§ WHAT TO WORK ON:
Look through the material and copy each line holding "bodies".

§ DATA PROVIDED:
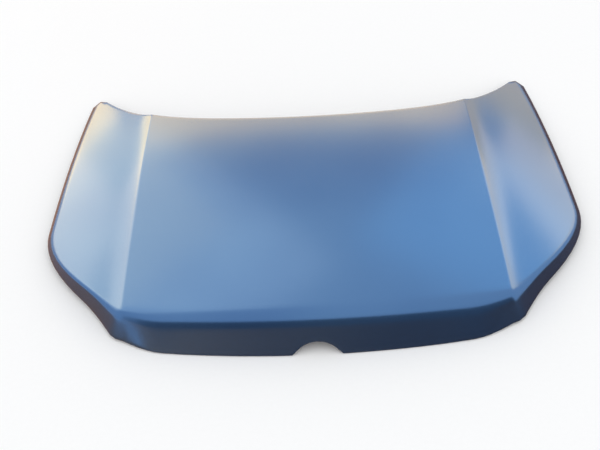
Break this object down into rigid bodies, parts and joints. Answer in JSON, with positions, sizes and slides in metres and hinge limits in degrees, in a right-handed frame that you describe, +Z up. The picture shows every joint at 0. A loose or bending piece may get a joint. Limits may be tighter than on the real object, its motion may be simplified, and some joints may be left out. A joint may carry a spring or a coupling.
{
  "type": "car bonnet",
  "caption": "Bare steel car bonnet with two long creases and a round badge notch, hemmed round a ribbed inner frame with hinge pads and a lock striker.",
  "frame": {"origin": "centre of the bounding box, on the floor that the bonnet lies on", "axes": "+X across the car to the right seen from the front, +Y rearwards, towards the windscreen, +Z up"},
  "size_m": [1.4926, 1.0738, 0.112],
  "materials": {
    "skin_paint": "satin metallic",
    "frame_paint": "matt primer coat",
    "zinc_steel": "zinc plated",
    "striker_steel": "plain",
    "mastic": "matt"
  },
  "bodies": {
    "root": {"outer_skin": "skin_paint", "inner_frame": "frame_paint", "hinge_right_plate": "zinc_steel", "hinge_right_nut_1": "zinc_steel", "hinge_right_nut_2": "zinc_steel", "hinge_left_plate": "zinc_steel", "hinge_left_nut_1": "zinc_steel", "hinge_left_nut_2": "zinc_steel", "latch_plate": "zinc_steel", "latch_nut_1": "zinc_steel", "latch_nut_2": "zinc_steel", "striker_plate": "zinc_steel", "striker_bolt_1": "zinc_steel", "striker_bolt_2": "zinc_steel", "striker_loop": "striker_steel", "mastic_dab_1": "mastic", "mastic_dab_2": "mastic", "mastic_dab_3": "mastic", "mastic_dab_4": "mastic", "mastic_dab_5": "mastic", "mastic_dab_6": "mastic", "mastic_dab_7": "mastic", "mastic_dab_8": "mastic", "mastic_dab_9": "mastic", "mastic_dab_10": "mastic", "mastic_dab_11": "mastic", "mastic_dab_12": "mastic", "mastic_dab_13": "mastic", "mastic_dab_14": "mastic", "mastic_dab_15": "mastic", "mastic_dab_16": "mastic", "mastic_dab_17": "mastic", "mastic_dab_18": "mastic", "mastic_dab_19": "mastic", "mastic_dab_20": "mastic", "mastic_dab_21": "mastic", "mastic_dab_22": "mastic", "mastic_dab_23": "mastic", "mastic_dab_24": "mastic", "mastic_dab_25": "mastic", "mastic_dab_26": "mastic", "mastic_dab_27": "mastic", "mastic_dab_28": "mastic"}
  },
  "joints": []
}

§ WRITTEN RESPONSE:
Break this object down into rigid bodies, parts and joints. Answer in JSON, with positions, sizes and slides in metres and hinge limits in degrees, in a right-handed frame that you describe, +Z up. The picture shows every joint at 0. A loose or bending piece may get a joint. Limits may be tighter than on the real object, its motion may be simplified, and some joints may be left out. A joint may carry a spring or a coupling.
  "bodies": {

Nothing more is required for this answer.